Analysis of cluster representatives
Analyzing the representative PPM instance for C1 showed that it is structured by phases in which a certain model part is added and phases in which parts of a model are reconciled. We observed long phases of layouting that mainly relate to edges. Also, at the end, the model is refactored and layouting is improved. Long adding and reconciliation phases are also visible in the second representative.
The representative for C2 showed a very quick model creation. Also, the process was steady and the rate of adding elements appears to be constant. The PPM instance features only sparse reconciliation. Reconciliation seems to be avoided by considering the model layout when adding an element. If applied, layouting focuses on the elements last added. The second representative for C2 shows very similar characteristics. The only difference is that large sets of elements are added before they get connected.
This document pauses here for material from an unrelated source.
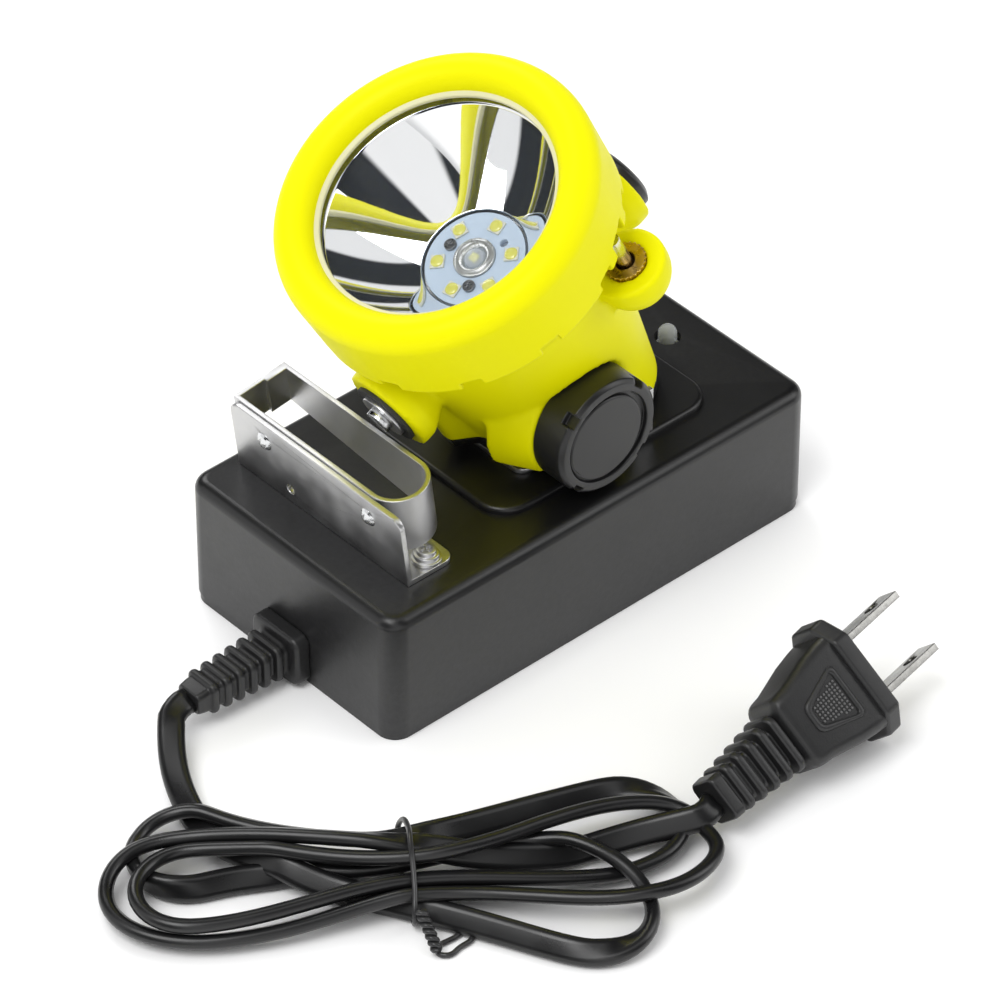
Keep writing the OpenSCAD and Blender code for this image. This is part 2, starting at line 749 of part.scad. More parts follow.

For C3, the representative PPM instance follows a steady approach, but slower than the one for cluster C2. Also, reconciliation is more prominent than for C2, whereas the reconciliation phases are shorter than observed for C1. Also, reconciliation relates to a rather large area of the canvas. The second representative follows the same approach.
These observations are largely in line with those obtained for cluster representatives for the Pre-Flight process. Again, the locality of operations appears to be important.
In sum, we were able to identify three significantly different clusters representing different modeling styles for each modeling task. Further, the cluster characteristics were similar in terms of number of adding operations, number of deleting operations, and the number of reconciliation operations for the two modeling tasks. Differences among the clusters in the number of iterations and chunk size were consistent over both modeling tasks.